== The task ==
From the records below, transcribe only the lines running from the one with "for node in" through the one with "of the footprint.". Keep both of those end lines.

== Items ==
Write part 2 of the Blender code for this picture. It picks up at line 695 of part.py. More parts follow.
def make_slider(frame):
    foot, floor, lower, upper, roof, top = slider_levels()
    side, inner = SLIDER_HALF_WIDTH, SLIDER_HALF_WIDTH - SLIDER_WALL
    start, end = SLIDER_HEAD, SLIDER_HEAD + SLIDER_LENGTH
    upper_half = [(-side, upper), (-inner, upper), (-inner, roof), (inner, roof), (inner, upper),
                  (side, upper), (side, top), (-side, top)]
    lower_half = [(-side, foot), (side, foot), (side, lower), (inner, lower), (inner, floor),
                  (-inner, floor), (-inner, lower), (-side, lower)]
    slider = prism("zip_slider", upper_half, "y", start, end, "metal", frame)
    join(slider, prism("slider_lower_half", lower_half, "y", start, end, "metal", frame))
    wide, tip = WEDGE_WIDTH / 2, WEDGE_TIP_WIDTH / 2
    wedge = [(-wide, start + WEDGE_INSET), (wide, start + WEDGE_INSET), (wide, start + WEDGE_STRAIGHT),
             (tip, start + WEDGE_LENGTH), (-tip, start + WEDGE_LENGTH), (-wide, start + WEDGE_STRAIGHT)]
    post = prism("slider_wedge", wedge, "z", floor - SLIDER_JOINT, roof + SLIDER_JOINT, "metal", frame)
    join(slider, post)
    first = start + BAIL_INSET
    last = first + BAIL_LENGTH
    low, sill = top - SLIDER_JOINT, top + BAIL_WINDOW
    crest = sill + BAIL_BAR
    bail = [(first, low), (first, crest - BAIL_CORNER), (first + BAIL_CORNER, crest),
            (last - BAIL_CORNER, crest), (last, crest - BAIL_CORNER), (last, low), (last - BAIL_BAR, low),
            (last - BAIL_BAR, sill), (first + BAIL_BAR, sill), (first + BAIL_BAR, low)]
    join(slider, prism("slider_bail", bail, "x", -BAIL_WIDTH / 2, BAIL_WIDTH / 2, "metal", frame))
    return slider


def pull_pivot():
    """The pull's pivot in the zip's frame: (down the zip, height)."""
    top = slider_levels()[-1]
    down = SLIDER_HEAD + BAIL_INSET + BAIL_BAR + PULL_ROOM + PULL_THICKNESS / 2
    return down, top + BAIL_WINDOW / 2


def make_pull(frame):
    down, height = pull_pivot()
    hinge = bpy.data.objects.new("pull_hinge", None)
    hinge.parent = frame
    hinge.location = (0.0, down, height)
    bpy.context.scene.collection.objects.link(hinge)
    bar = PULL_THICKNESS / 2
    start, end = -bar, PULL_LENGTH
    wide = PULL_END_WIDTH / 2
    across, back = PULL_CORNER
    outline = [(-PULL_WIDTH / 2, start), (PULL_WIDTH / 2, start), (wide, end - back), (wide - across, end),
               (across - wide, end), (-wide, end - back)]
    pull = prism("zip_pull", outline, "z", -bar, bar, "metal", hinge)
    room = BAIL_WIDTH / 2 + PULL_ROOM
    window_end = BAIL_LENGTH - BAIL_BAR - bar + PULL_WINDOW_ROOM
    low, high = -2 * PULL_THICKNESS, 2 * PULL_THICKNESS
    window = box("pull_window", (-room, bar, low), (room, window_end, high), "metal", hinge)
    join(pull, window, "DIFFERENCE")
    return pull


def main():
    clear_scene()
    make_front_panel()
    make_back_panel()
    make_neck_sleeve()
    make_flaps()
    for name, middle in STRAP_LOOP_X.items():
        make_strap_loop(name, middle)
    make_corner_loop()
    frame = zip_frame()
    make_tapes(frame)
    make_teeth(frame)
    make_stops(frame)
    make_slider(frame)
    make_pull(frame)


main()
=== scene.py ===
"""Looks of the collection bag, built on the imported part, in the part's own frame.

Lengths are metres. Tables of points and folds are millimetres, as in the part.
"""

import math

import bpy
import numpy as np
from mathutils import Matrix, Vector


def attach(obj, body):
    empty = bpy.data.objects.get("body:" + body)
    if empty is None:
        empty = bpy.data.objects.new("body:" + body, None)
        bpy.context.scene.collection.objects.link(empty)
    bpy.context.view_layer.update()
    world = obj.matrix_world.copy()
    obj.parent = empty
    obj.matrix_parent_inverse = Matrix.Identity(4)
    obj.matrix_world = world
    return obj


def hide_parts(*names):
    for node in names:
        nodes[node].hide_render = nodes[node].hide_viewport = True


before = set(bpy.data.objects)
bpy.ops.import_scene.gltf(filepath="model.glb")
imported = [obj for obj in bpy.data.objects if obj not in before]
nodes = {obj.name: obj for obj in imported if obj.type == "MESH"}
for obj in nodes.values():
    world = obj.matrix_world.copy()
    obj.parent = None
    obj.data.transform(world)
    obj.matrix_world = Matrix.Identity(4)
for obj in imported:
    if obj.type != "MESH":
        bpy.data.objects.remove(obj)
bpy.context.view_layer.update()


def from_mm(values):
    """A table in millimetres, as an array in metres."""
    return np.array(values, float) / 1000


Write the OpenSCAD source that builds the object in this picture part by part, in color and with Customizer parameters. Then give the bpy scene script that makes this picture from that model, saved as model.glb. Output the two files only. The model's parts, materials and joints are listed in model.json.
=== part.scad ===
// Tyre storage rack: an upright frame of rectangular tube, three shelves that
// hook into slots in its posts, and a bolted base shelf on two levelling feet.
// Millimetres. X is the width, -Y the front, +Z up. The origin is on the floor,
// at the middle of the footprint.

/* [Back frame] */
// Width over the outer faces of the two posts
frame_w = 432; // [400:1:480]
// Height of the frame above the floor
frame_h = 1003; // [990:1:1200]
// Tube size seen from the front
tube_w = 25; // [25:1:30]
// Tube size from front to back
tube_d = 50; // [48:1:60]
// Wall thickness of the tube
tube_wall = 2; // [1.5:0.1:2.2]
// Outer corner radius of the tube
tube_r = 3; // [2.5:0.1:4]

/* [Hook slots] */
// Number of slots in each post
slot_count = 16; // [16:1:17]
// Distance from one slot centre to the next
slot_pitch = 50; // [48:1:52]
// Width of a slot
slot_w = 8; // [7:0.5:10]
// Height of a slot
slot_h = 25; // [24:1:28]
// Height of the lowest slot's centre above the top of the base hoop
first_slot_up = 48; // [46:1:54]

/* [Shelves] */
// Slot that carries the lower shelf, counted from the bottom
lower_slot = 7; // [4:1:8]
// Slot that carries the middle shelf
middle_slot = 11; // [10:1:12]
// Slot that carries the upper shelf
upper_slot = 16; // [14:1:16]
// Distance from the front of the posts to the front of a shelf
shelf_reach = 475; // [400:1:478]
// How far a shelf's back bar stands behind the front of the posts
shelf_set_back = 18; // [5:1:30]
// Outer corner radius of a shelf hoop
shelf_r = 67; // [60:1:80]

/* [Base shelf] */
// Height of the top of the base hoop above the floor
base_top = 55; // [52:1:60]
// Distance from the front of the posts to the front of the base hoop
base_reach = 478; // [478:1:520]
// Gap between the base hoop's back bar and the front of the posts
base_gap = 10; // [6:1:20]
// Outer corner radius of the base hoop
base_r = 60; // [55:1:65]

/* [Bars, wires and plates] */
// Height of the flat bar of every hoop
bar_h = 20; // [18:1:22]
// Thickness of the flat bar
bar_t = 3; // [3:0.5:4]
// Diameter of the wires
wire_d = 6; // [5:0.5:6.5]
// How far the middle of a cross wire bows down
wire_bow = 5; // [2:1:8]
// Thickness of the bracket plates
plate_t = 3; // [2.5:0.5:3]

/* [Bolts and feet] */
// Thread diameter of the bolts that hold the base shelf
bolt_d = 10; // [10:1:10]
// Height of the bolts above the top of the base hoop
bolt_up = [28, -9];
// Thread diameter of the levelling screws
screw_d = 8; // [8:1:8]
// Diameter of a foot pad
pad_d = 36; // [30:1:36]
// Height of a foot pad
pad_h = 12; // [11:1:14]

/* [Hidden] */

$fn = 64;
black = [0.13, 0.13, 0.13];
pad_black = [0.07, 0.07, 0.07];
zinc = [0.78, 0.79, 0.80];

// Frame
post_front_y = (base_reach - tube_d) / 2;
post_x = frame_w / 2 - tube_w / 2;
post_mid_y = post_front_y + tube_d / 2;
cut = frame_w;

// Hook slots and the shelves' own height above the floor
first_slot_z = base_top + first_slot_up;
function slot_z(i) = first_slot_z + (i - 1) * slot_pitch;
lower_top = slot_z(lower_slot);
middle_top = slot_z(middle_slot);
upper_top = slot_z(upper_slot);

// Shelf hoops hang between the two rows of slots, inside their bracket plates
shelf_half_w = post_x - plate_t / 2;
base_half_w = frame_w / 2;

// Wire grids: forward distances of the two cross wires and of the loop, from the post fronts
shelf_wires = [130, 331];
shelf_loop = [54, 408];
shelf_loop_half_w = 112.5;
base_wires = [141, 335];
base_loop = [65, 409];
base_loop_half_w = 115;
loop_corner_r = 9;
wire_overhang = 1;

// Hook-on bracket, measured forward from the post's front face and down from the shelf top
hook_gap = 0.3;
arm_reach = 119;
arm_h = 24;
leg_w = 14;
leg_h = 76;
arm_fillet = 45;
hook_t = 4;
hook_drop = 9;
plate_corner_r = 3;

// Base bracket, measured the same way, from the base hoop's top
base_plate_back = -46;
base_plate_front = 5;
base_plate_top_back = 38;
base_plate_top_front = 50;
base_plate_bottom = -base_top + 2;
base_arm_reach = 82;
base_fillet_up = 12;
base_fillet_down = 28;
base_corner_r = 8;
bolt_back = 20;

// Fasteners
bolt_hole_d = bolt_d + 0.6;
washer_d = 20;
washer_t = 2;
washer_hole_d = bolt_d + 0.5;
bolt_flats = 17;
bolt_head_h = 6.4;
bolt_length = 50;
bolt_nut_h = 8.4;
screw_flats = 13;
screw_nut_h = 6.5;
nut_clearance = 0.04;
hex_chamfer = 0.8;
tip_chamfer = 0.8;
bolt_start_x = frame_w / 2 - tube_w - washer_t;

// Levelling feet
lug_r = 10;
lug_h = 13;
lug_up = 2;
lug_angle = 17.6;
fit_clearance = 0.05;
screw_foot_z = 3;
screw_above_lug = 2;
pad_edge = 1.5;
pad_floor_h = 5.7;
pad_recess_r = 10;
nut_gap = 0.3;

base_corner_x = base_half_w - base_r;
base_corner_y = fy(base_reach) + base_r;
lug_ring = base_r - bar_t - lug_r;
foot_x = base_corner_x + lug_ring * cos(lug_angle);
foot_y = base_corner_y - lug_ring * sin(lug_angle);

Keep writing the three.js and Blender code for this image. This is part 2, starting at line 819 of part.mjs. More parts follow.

== Finished exercise ==
    for node in names:
        nodes[node].hide_render = nodes[node].hide_viewport = True


before = set(bpy.data.objects)
bpy.ops.import_scene.gltf(filepath="model.glb")
imported = [obj for obj in bpy.data.objects if obj not in before]
nodes = {obj.name: obj for obj in imported if obj.type == "MESH"}
for obj in nodes.values():
    world = obj.matrix_world.copy()
    obj.parent = None
    obj.data.transform(world)
    obj.matrix_world = Matrix.Identity(4)
for obj in imported:
    if obj.type != "MESH":
        bpy.data.objects.remove(obj)
bpy.context.view_layer.update()


def from_mm(values):
    """A table in millimetres, as an array in metres."""
    return np.array(values, float) / 1000


Write the OpenSCAD source that builds the object in this picture part by part, in color and with Customizer parameters. Then give the bpy scene script that makes this picture from that model, saved as model.glb. Output the two files only. The model's parts, materials and joints are listed in model.json.
=== part.scad ===
// Tyre storage rack: an upright frame of rectangular tube, three shelves that
// hook into slots in its posts, and a bolted base shelf on two levelling feet.
// Millimetres. X is the width, -Y the front, +Z up. The origin is on the floor,
// at the middle of the footprint.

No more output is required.